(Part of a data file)
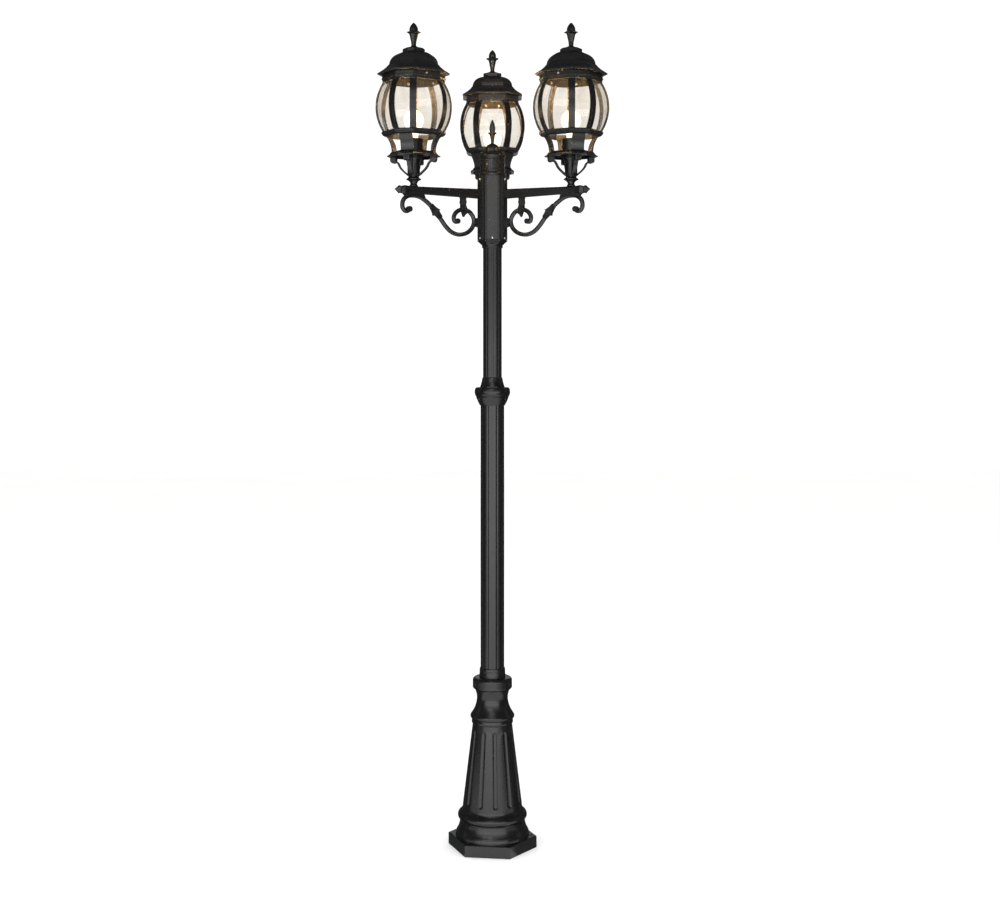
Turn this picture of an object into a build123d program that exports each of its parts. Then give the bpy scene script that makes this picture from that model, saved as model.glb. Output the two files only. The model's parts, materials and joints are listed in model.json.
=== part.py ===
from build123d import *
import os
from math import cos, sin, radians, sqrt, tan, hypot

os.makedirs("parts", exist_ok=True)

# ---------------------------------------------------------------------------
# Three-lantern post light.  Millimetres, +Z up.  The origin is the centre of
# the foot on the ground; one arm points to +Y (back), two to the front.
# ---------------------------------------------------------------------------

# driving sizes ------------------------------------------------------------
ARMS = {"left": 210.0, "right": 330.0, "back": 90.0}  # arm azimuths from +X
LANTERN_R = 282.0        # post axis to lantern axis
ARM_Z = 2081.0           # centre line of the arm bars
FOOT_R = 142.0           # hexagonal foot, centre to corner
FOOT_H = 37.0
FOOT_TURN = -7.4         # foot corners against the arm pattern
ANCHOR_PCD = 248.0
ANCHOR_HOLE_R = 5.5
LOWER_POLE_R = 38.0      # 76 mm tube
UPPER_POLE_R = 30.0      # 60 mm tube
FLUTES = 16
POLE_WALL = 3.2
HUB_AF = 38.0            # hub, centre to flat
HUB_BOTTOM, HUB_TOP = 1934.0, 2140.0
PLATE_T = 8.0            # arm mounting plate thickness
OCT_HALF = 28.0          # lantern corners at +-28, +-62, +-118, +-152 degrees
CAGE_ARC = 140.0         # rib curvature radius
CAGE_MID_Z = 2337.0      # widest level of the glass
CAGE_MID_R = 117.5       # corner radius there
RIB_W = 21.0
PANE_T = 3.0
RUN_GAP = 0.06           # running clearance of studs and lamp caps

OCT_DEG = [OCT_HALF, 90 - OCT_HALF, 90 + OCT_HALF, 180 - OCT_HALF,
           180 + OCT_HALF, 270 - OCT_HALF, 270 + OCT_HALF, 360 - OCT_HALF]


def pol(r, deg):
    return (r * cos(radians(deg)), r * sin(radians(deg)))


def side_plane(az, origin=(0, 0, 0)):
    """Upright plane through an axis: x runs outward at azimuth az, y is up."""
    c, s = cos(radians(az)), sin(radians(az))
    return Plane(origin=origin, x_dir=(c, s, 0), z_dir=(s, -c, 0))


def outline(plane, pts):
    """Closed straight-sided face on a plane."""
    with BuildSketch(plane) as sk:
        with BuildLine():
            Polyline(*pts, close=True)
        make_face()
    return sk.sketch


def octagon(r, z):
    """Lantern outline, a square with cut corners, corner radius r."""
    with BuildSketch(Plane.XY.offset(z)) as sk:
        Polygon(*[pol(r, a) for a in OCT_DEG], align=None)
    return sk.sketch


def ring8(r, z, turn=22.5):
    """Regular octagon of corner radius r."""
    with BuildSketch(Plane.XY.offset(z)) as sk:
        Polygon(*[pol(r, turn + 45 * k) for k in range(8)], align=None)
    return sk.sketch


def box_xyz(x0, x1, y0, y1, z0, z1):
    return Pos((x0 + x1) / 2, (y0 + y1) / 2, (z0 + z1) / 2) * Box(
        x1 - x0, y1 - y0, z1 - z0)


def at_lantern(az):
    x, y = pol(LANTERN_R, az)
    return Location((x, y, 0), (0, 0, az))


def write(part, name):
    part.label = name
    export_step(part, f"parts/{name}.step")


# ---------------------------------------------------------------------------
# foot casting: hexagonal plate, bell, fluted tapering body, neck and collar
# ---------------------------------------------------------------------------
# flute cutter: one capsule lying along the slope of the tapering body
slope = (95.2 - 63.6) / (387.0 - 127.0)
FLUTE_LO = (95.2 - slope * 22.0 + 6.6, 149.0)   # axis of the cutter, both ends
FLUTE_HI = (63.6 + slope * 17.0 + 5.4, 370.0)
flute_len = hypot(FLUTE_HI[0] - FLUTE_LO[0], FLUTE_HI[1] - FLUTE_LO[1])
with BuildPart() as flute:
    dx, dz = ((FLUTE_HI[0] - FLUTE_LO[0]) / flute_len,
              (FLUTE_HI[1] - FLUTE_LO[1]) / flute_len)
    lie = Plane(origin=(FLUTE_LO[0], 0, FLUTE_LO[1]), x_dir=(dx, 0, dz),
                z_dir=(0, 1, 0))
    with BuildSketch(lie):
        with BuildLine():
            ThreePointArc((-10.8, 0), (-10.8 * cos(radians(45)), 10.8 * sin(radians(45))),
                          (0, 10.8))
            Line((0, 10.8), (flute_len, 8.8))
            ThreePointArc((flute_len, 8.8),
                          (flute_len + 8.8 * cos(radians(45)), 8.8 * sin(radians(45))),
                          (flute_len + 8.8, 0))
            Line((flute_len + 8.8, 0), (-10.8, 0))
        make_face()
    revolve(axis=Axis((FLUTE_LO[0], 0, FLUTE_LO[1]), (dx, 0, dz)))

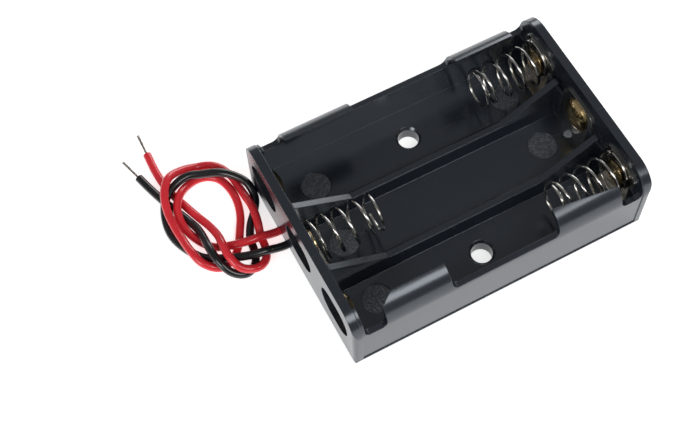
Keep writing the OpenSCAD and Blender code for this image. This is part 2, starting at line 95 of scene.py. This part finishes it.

* [TASK TO CARRY OUT] Set down verbatim only the lines between the start of the data above and the line with "180 + OCT_HALF, 270", both boundaries included.

* [RESULT FOR THIS TASK]
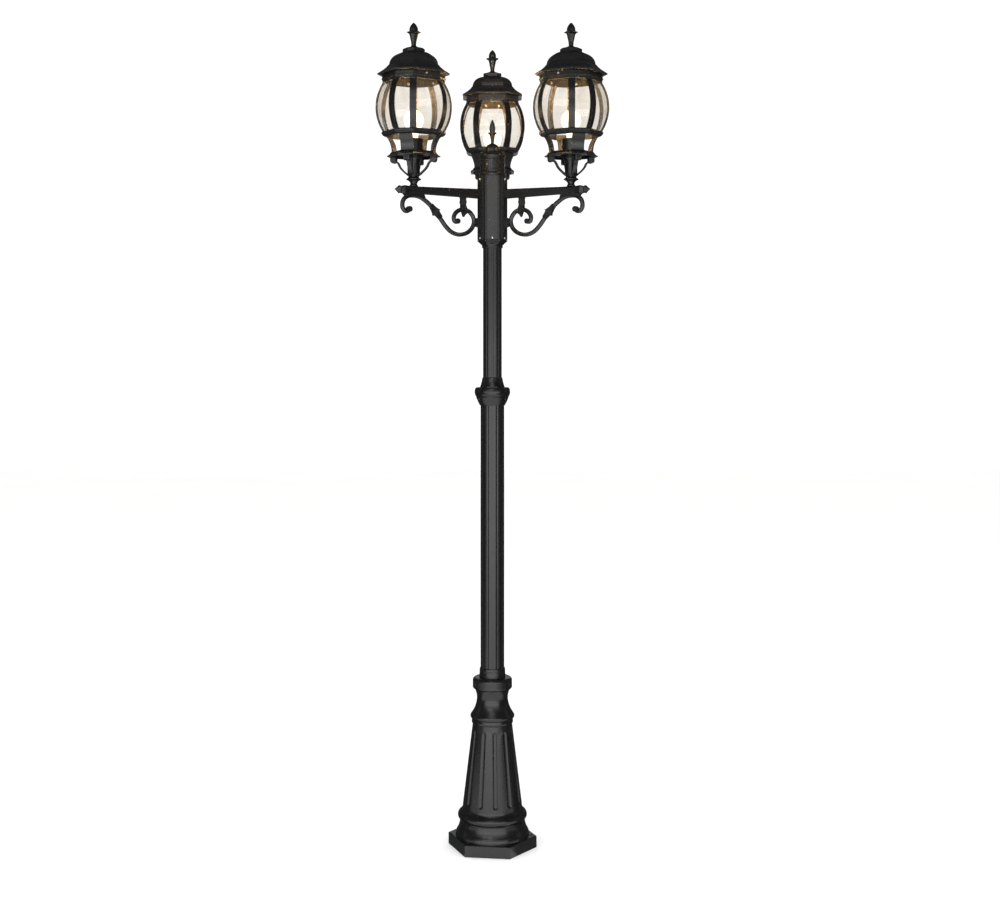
Turn this picture of an object into a build123d program that exports each of its parts. Then give the bpy scene script that makes this picture from that model, saved as model.glb. Output the two files only. The model's parts, materials and joints are listed in model.json.
=== part.py ===
from build123d import *
import os
from math import cos, sin, radians, sqrt, tan, hypot

os.makedirs("parts", exist_ok=True)

# ---------------------------------------------------------------------------
# Three-lantern post light.  Millimetres, +Z up.  The origin is the centre of
# the foot on the ground; one arm points to +Y (back), two to the front.
# ---------------------------------------------------------------------------

# driving sizes ------------------------------------------------------------
ARMS = {"left": 210.0, "right": 330.0, "back": 90.0}  # arm azimuths from +X
LANTERN_R = 282.0        # post axis to lantern axis
ARM_Z = 2081.0           # centre line of the arm bars
FOOT_R = 142.0           # hexagonal foot, centre to corner
FOOT_H = 37.0
FOOT_TURN = -7.4         # foot corners against the arm pattern
ANCHOR_PCD = 248.0
ANCHOR_HOLE_R = 5.5
LOWER_POLE_R = 38.0      # 76 mm tube
UPPER_POLE_R = 30.0      # 60 mm tube
FLUTES = 16
POLE_WALL = 3.2
HUB_AF = 38.0            # hub, centre to flat
HUB_BOTTOM, HUB_TOP = 1934.0, 2140.0
PLATE_T = 8.0            # arm mounting plate thickness
OCT_HALF = 28.0          # lantern corners at +-28, +-62, +-118, +-152 degrees
CAGE_ARC = 140.0         # rib curvature radius
CAGE_MID_Z = 2337.0      # widest level of the glass
CAGE_MID_R = 117.5       # corner radius there
RIB_W = 21.0
PANE_T = 3.0
RUN_GAP = 0.06           # running clearance of studs and lamp caps

OCT_DEG = [OCT_HALF, 90 - OCT_HALF, 90 + OCT_HALF, 180 - OCT_HALF,
           180 + OCT_HALF, 270 - OCT_HALF, 270 + OCT_HALF, 360 - OCT_HALF]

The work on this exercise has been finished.